The .UsingAutoConfiguration() method from the bundle package effectively does this by preferring source generation and falling back to reflection. If you need more granular control, you could configure separate Syringe instances with different strategies, though this is uncommon. The typical pattern is to choose one strategy for your main application and use reflection only for isolated scenarios like plugin loading, where the dynamically loaded assemblies are scanned separately.
How does Needlr compare to using Scrutor or Autofac for assembly scanning?

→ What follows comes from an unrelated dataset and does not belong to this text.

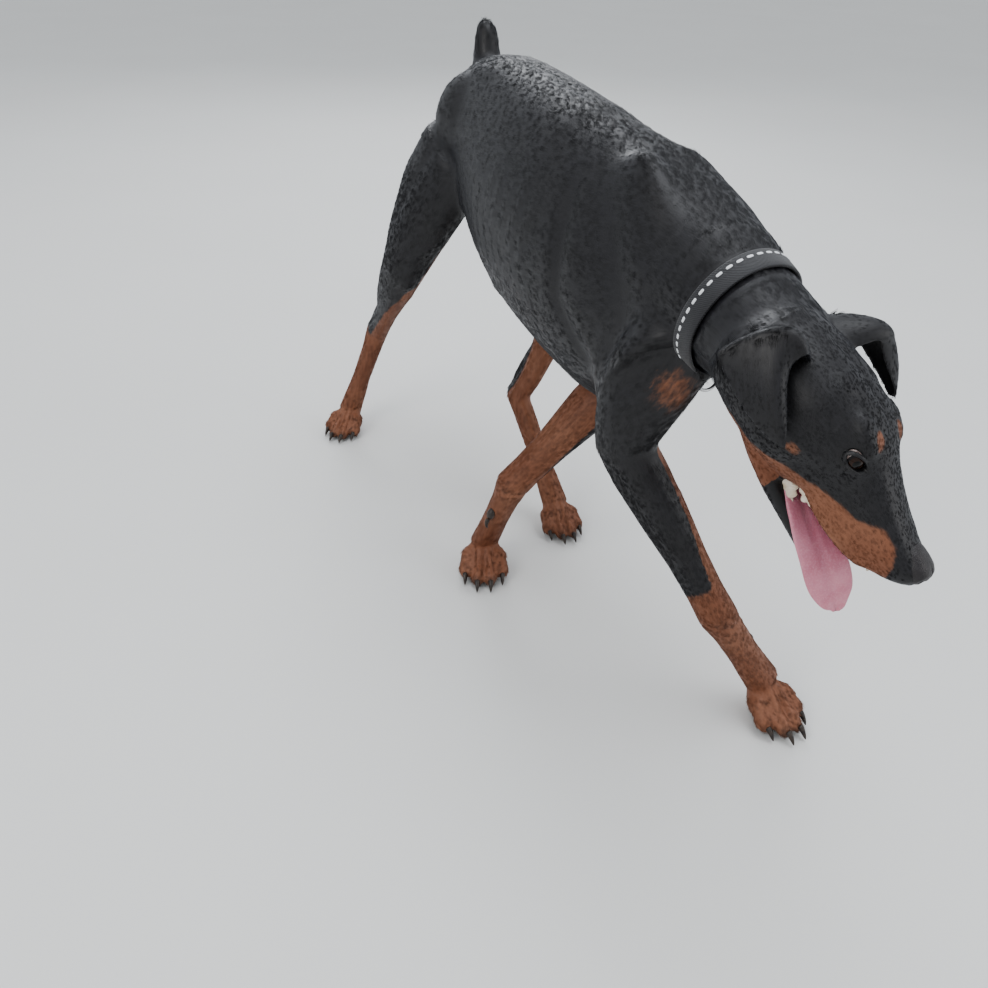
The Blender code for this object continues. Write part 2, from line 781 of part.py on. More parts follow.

Scrutor provides assembly scanning on top of the built-in Microsoft DI container, using reflection to discover and register types at startup. Autofac offers its own module system with reflection-based scanning. Needlr differs by offering source generation as a first-class strategy, which neither Scrutor nor Autofac currently provides. This makes Needlr the better choice for AOT and trimming scenarios. For a detailed comparison of the reflection-based alternatives, the article on Scrutor vs Autofac covers the tradeoffs between those two libraries. If you are coming from an Autofac background specifically, dependency injection with Autofac explains the patterns that translate to Needlr's approach.
Wrapping Up
The choice between source generation and reflection in Needlr comes down to your project's deployment model and runtime requirements. Source generation gives you compile-time safety, AOT compatibility, and zero startup overhead, making it the right default for most new projects. Reflection gives you the flexibility to discover types from dynamically loaded assemblies, which is essential for plugin architectures and extensible platforms. The auto-configuration bundle bridges the two by preferring source generation with a reflection fallback.
Because Needlr abstracts both strategies behind the same fluent API, the decision is not irreversible. You can start with whichever strategy fits your current needs and switch later with a single line change. The important thing is to understand what each strategy does, when it does it, and what it means for your build and deployment pipeline, so that you can make an informed choice rather than relying on defaults.